Under the Liquor and Registered Clubs Acts:

  • selling/supplying liquor to a minor (maximum penalty $5,000; or a maximum penalty of $10,000 and/or 12 months imprisonment);
  • selling liquor without a licence (maximum penalty $1,000 and/or 6 months imprisonment);
  • intoxication on licensed premises (maximum fine for the licensee $5,000);
  • serving alcohol to an intoxicated person on licensed premises (maximum penalty $5,000);
  • licensees or staff who permit the possession, sale or use of a prohibited substance on licensed premises (maximum penalty $5,000);

    Legal Issues After A Dance Party Has Ended

    The Environmental Planning & Assessment Act

    Action may be taken where a Dance party has been held which breached the planning laws. This is where the party:

    • failed to stay within the existing conditions of consent;
    • consent was required but not obtained;
    • the party was prohibited in the zone in which it was held.

    Under section 123, any person can take legal action in the Land and Environment Court for a breach of the EP&A Act to make orders, for example, to fix any environmental damage caused by an unauthorised Dance party.

    If an offence has been committed such as not complying with the consent conditions, section 125 allows a Council or a person specified in the Act or Regulations, to prosecute the offender in the Land and Environment Court or the Local Court. Fines of up to $100,000 can be awarded by the Land and Environment Court, and fines of up to $10,000 can be awarded by the Local Court.

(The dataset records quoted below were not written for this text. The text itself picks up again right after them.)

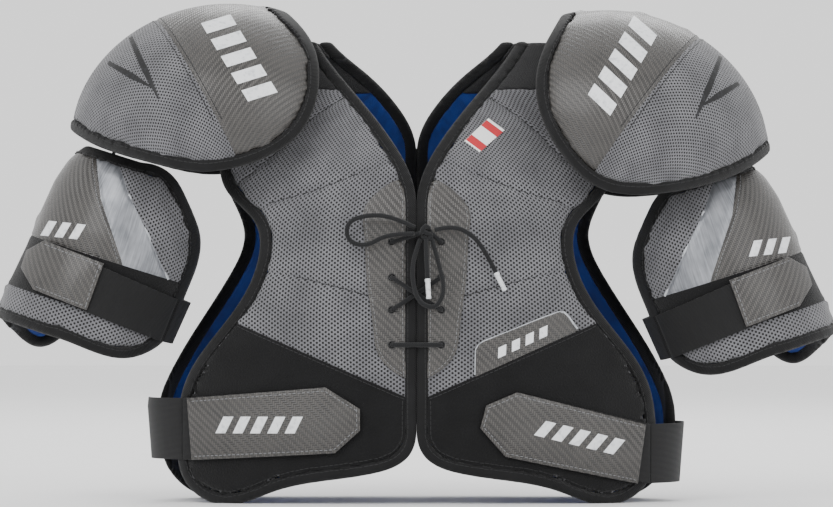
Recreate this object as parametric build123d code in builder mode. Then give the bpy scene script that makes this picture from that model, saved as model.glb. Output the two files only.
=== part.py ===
"""Hockey shoulder pads: laced chest and back panels, floating shoulder caps and hanging biceps guards.

Frame: +Z up as worn, -Y is the wearer's front, +X the wearer's left. The origin is the middle of the base
on which the hems stand. Every side piece is modelled on +X and mirrored for the wearer's right.
Lengths are in millimetres.
"""

import os
from math import atan2, cos, hypot, pi, radians, sin, tan

from build123d import *

# ---- panel layers, measured inwards from the outer fabric ----
PAD_THICKNESS = 7.0
PLATE_THICKNESS = 1.7
LINER_THICKNESS = 3.6
LAYER_GAP = 0.3
BINDING_WIDTH = 8.0
BINDING_PROUD = 0.5
EDGE_GAP = 0.3

# ---- surface fabrics and straps that lie on the outside of a panel ----
PATCH_THICKNESS = 1.0
ELASTIC_THICKNESS = 1.7
HOOK_THICKNESS = 1.2
TAB_THICKNESS = 1.8

# ---- torso ----
CENTRE_GAP = 2.0
FAR = 400.0
YOKE_HEIGHT = 346.0
# height, half width and half depth of the outer fabric
TORSO_SECTIONS = [
    (-12, 219, 95),
    (80, 226, 102),
    (160, 219, 104),
    (235, 203, 97),
    (285, 186, 80),
    (325, 168, 57),
    (355, 150, 38),
    (376, 134, 24),
    (388, 120, 15),
]
OPEN_TOP = 410.0
CHEST_HEM = [(40, 26), (120, 11), (163, -0.6), (193, 16), (201, 55), (193, 103), (156, 156), (132, 203),
             (133, 233), (160, 264), (164, 300), (140, 350)]
CHEST_NECK = [(78, 376), (51, 342), (21, 303), (6, 275)]
CHEST_CORNER = (9, 39)
CHEST_MEDIAL = (60, 245)
BACK_HEM = [(40, 27), (120, 12), (163, -0.6), (201, 14), (218, 52), (218, 82), (208, 110), (160, 190),
            (147, 225), (165, 275), (166, 310), (145, 350)]
BACK_NECK = [(66, 381), (44, 363), (17, 335), (5, 315)]
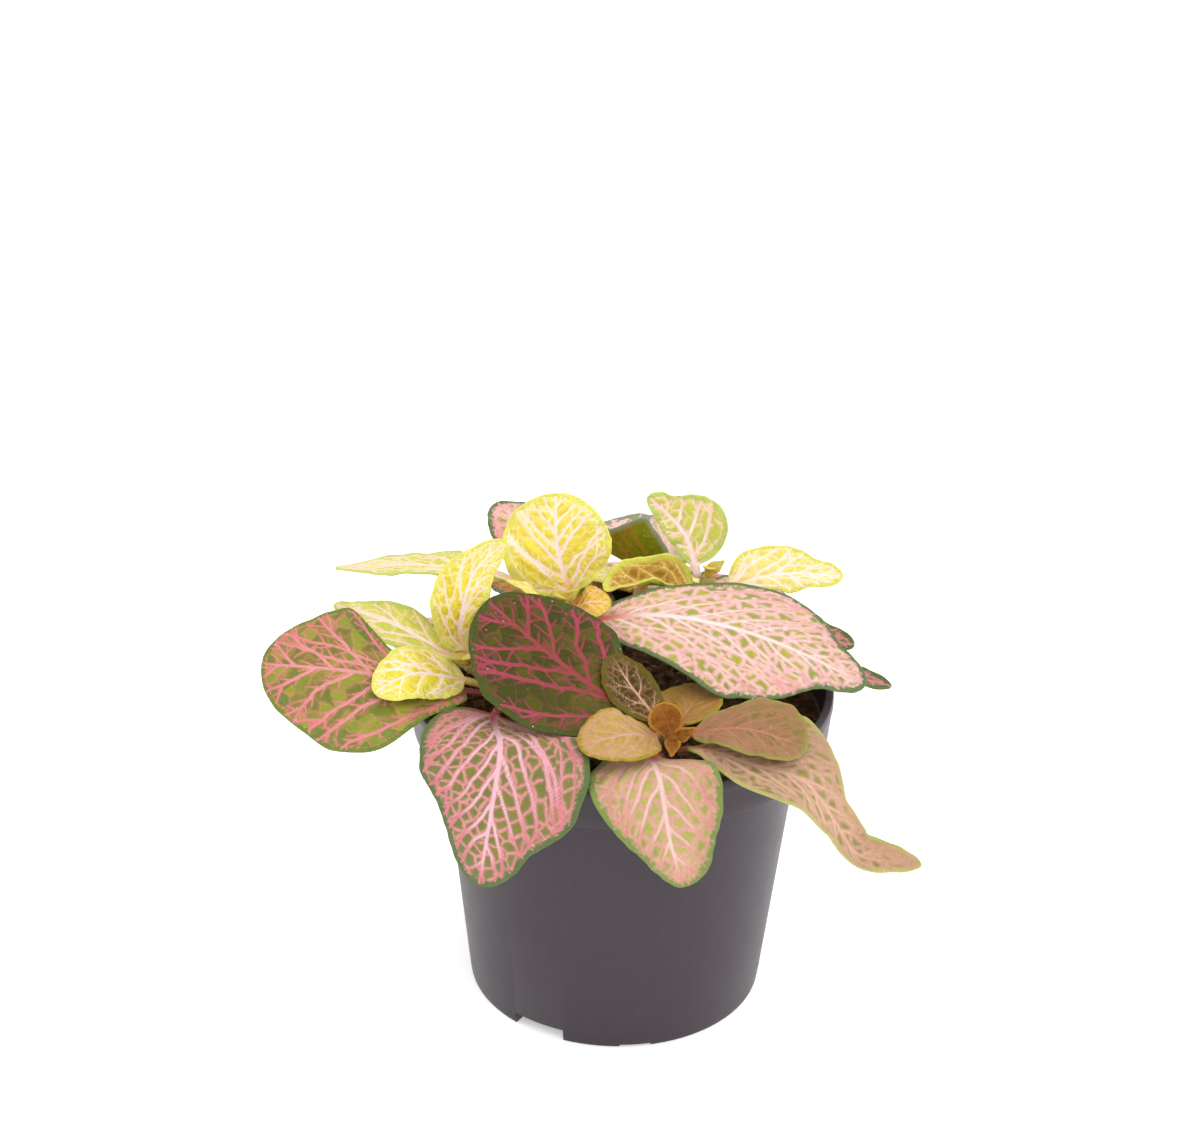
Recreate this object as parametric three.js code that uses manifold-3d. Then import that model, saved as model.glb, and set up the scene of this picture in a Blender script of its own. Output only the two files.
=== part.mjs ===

    The Local Government Act

    Failure to get an approval needed under section 68 (which sets out what activities require an approval) is an offence under the LG Act. Section 626 (Failure to obtain approval) carries a penalty of $5,000 ($10,000 in the case of a corporation). Similarly, section 627 (Failure to comply with approval) carries penalties of up to $20,000 ($40,000 for a corporation). Section 628 (Failure to comply with an order) carries penalties of up to $5,000 ($10,000 for a corporation).